Read the data and repeat it in full, exactly.

→ DATA
__________

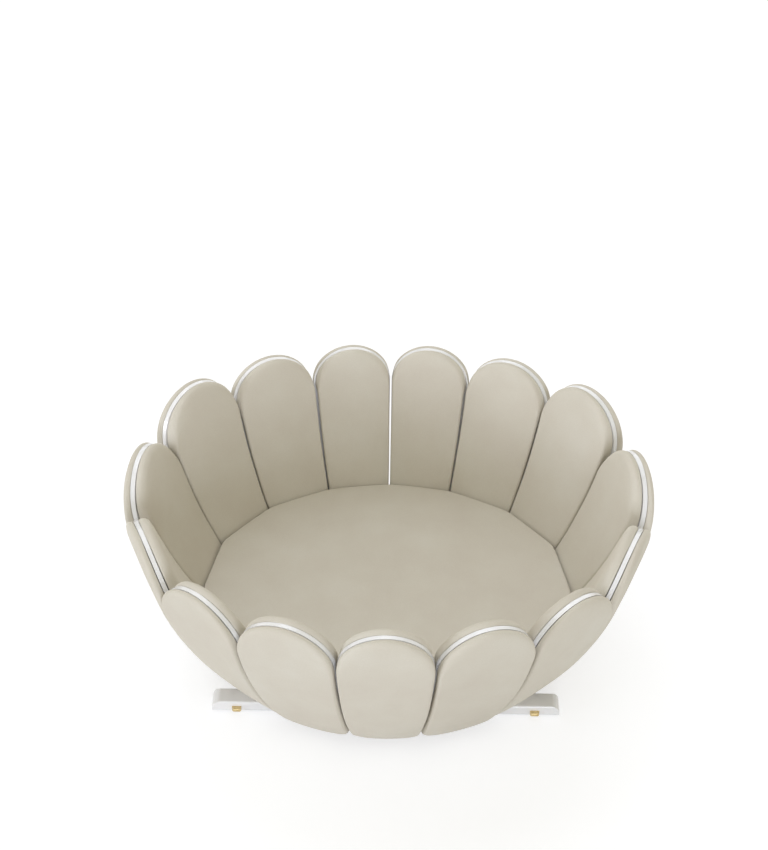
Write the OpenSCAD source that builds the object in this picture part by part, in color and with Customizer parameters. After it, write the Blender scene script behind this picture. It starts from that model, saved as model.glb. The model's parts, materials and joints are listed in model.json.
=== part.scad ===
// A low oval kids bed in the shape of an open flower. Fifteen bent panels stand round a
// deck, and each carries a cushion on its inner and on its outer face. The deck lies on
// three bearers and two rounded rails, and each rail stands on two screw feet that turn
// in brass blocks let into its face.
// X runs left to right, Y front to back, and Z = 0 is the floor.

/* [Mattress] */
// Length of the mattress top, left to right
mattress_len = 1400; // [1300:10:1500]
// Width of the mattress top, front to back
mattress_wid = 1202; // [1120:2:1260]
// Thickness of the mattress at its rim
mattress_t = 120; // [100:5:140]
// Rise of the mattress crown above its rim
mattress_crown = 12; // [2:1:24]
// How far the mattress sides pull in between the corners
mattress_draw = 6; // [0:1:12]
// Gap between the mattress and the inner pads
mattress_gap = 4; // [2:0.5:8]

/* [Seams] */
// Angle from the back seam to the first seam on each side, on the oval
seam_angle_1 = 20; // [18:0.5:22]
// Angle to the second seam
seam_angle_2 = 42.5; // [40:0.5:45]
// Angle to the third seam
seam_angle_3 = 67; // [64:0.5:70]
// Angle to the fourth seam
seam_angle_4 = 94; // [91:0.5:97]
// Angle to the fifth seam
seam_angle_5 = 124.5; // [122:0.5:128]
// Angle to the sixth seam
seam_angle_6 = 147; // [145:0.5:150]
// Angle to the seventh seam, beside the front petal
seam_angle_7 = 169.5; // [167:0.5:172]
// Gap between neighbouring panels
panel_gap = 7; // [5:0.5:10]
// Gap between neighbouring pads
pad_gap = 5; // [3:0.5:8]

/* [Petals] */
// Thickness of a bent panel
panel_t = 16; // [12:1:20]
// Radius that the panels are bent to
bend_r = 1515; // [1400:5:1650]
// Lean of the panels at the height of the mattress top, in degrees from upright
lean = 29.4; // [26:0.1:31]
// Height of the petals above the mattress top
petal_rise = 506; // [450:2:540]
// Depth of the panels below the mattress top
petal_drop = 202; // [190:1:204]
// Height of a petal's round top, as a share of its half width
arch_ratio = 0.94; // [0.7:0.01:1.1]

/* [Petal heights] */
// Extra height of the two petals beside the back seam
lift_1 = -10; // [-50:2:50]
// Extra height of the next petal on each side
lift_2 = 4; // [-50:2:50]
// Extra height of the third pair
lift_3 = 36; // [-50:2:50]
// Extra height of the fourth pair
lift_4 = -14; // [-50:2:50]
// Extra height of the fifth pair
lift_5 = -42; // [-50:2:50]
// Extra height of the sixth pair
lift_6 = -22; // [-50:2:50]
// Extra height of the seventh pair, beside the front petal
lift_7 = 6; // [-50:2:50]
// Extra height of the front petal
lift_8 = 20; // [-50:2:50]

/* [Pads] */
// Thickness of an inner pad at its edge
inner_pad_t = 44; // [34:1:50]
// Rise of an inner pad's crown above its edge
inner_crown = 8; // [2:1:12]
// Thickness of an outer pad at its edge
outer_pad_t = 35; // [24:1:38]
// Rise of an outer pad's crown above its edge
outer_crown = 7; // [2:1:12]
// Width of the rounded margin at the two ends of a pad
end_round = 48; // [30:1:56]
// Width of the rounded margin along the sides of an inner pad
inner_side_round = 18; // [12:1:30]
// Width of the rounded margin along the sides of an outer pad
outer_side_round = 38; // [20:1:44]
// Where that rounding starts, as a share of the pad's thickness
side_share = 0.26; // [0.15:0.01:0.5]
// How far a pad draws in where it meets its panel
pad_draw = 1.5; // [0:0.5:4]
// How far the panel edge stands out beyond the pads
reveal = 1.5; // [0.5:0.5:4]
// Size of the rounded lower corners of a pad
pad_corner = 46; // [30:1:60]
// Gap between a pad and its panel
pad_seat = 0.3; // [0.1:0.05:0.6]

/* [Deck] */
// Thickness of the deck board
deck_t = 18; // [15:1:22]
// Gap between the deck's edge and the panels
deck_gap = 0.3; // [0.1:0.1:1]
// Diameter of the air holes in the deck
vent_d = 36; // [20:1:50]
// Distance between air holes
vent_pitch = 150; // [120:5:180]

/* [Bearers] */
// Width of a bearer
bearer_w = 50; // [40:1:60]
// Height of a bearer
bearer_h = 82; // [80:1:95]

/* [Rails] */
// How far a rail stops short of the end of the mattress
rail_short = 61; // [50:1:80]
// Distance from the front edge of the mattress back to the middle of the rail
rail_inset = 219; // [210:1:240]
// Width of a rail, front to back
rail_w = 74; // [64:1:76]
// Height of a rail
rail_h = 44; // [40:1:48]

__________

→ FULL ANSWER
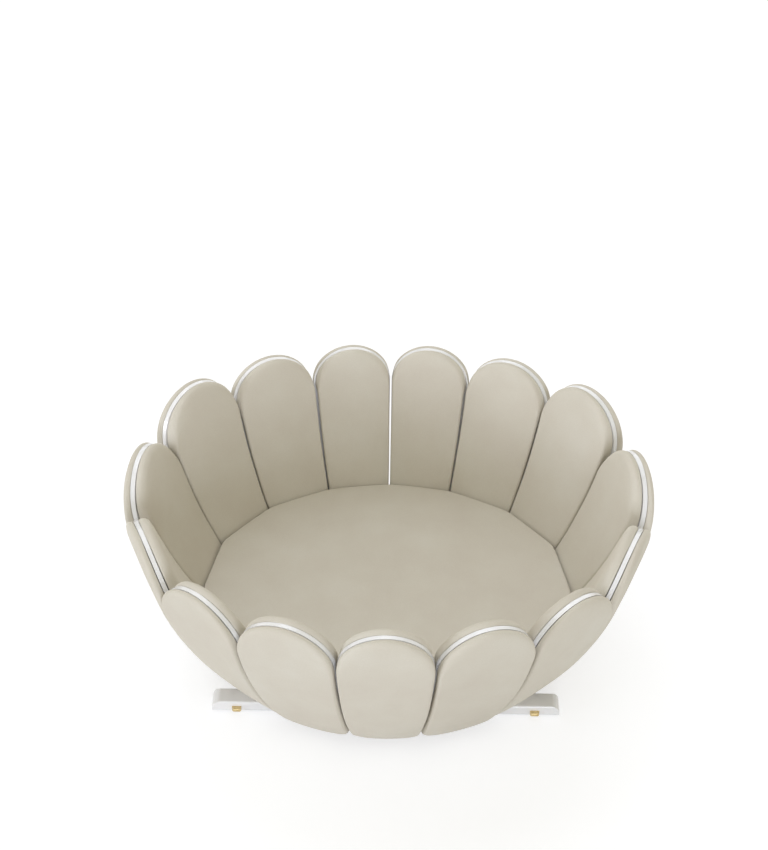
Write the OpenSCAD source that builds the object in this picture part by part, in color and with Customizer parameters. After it, write the Blender scene script behind this picture. It starts from that model, saved as model.glb. The model's parts, materials and joints are listed in model.json.
=== part.scad ===
// A low oval kids bed in the shape of an open flower. Fifteen bent panels stand round a
// deck, and each carries a cushion on its inner and on its outer face. The deck lies on
// three bearers and two rounded rails, and each rail stands on two screw feet that turn
// in brass blocks let into its face.
// X runs left to right, Y front to back, and Z = 0 is the floor.

/* [Mattress] */
// Length of the mattress top, left to right
mattress_len = 1400; // [1300:10:1500]
// Width of the mattress top, front to back
mattress_wid = 1202; // [1120:2:1260]
// Thickness of the mattress at its rim
mattress_t = 120; // [100:5:140]
// Rise of the mattress crown above its rim
mattress_crown = 12; // [2:1:24]
// How far the mattress sides pull in between the corners
mattress_draw = 6; // [0:1:12]
// Gap between the mattress and the inner pads
mattress_gap = 4; // [2:0.5:8]

/* [Seams] */
// Angle from the back seam to the first seam on each side, on the oval
seam_angle_1 = 20; // [18:0.5:22]
// Angle to the second seam
seam_angle_2 = 42.5; // [40:0.5:45]
// Angle to the third seam
seam_angle_3 = 67; // [64:0.5:70]
// Angle to the fourth seam
seam_angle_4 = 94; // [91:0.5:97]
// Angle to the fifth seam
seam_angle_5 = 124.5; // [122:0.5:128]
// Angle to the sixth seam
seam_angle_6 = 147; // [145:0.5:150]
// Angle to the seventh seam, beside the front petal
seam_angle_7 = 169.5; // [167:0.5:172]
// Gap between neighbouring panels
panel_gap = 7; // [5:0.5:10]
// Gap between neighbouring pads
pad_gap = 5; // [3:0.5:8]

/* [Petals] */
// Thickness of a bent panel
panel_t = 16; // [12:1:20]
// Radius that the panels are bent to
bend_r = 1515; // [1400:5:1650]
// Lean of the panels at the height of the mattress top, in degrees from upright
lean = 29.4; // [26:0.1:31]
// Height of the petals above the mattress top
petal_rise = 506; // [450:2:540]
// Depth of the panels below the mattress top
petal_drop = 202; // [190:1:204]
// Height of a petal's round top, as a share of its half width
arch_ratio = 0.94; // [0.7:0.01:1.1]

/* [Petal heights] */
// Extra height of the two petals beside the back seam
lift_1 = -10; // [-50:2:50]
// Extra height of the next petal on each side
lift_2 = 4; // [-50:2:50]
// Extra height of the third pair
lift_3 = 36; // [-50:2:50]
// Extra height of the fourth pair
lift_4 = -14; // [-50:2:50]
// Extra height of the fifth pair
lift_5 = -42; // [-50:2:50]
// Extra height of the sixth pair
lift_6 = -22; // [-50:2:50]
// Extra height of the seventh pair, beside the front petal
lift_7 = 6; // [-50:2:50]
// Extra height of the front petal
lift_8 = 20; // [-50:2:50]

/* [Pads] */
// Thickness of an inner pad at its edge
inner_pad_t = 44; // [34:1:50]
// Rise of an inner pad's crown above its edge
inner_crown = 8; // [2:1:12]
// Thickness of an outer pad at its edge
outer_pad_t = 35; // [24:1:38]
// Rise of an outer pad's crown above its edge
outer_crown = 7; // [2:1:12]
// Width of the rounded margin at the two ends of a pad
end_round = 48; // [30:1:56]
// Width of the rounded margin along the sides of an inner pad
inner_side_round = 18; // [12:1:30]
// Width of the rounded margin along the sides of an outer pad
outer_side_round = 38; // [20:1:44]
// Where that rounding starts, as a share of the pad's thickness
side_share = 0.26; // [0.15:0.01:0.5]
// How far a pad draws in where it meets its panel
pad_draw = 1.5; // [0:0.5:4]
// How far the panel edge stands out beyond the pads
reveal = 1.5; // [0.5:0.5:4]
// Size of the rounded lower corners of a pad
pad_corner = 46; // [30:1:60]
// Gap between a pad and its panel
pad_seat = 0.3; // [0.1:0.05:0.6]

/* [Deck] */
// Thickness of the deck board
deck_t = 18; // [15:1:22]
// Gap between the deck's edge and the panels
deck_gap = 0.3; // [0.1:0.1:1]
// Diameter of the air holes in the deck
vent_d = 36; // [20:1:50]
// Distance between air holes
vent_pitch = 150; // [120:5:180]

/* [Bearers] */
// Width of a bearer
bearer_w = 50; // [40:1:60]
// Height of a bearer
bearer_h = 82; // [80:1:95]

/* [Rails] */
// How far a rail stops short of the end of the mattress
rail_short = 61; // [50:1:80]
// Distance from the front edge of the mattress back to the middle of the rail
rail_inset = 219; // [210:1:240]
// Width of a rail, front to back
rail_w = 74; // [64:1:76]
// Height of a rail
rail_h = 44; // [40:1:48]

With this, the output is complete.